Leave Something Behind
April 10, 2019
Last week, your grandparents Michael and Tanya moved into “new home.” It’s been a busy week filled with movers, moving, and settling into life as one big family. Trust me, it’s gonna take some adjusting, but it’s already better.
As we played downstairs, we were explaining to you just how grandparents work. I know we’ve tried this before, but as you edge to 4 years old, you can better understand the idea. As we spelled out, “Tanya is mommy’s mommy and Michael is mommy’s daddy”, you innocently looked to me and asked, “Who is daddy’s daddy?” I felt a panic in myself. I didn’t know how to answer.
We’re barely explaining to you what grandparents are, how do I explain death. I put my hand on your cheek and said “You won’t get to meet daddy’s daddy,” to which you fired back the classic 4-year old “Why?” I squirmed a bit more, repeating myself until eventually, your attention shifted elsewhere. Phew. Crisis averted.
That little moment has been stuck in my head for the last week. Part of me dreams of how much my dad would have loved you, much as I saw him love all his other grandchildren. Part of me wonders what he would think of me now and what advice he might offer. But mostly, part of me just misses him.
Last night, your Aunt Indira’s daddy left us.
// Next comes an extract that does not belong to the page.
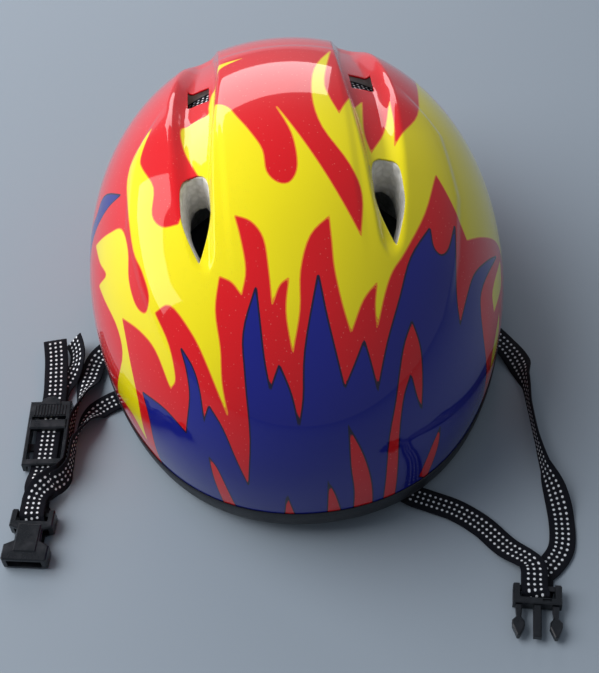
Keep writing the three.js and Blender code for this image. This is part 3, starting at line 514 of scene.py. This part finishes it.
def build_trim():
    """A band of tape folded round the rim: up over the shell's edge, under the foam and a little way in."""
    count = 240
    bearing = np.linspace(0, 2 * np.pi, count, endpoint=False)
    rim = rim_height(bearing)

    # Height over the rim, and how far inside the dome or outside the cavity.
    outside = [
        (11.9, -0.15), (11.8, -0.5), (11.2, -0.75), (8, -0.9),
        (4, -0.9), (1.4, -0.7), (0.4, -0.1), (0.0, 1.0),
    ]
    inside = [(0.0, 7.8), (0.3, 7.1), (1.1, 7.0), (1.5, 7.6)]
    back = [(1.5, 1.1), (11.1, 0.05)]

    def on_dome(height, inset):
        return facing(lambda theta: wall_point(theta, rim + height, inset), bearing)

    def on_cavity(height, outwards):
        return facing(lambda theta: cavity_point(theta, rim + height, np.full(count, -outwards)), bearing)

    rings = [on_dome(*place) for place in outside]
    rings += [on_cavity(*place) for place in inside]
    rings += [on_dome(*place) for place in back]
    points = np.array(rings).reshape(-1, 3)
    faces = grid_faces(len(rings), count, closed_rows=True, closed_columns=True)
    trim = mesh_object("rim_tape", points, faces)
    face_out(trim)
    trim.data.materials.append(trim_material())
    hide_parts("edge_trim")
    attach(trim, "helmet")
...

I didn’t know him well, but every time I ever met him he was such a kind, jovial man. He was the center of a wonderful, big family that managed to get along better than any I have ever seen. They all loved being around each other.
I wish I could say this better, so I’ll leave it to one of our greats to summarize it best:
“I’ve learned that people will forget what you said, people will forget what you did, but people will never forget how you made them feel.”
― Maya Angelou
When it’s your time to leave, it won’t be about how much money you made or the great things you did that matters most. Nope. All that will remain is how you made people feel.
Every day you have the chance to spread your light. A chance to make a friend, your family or even a stranger remember some kindness.
Take that chance, then take another.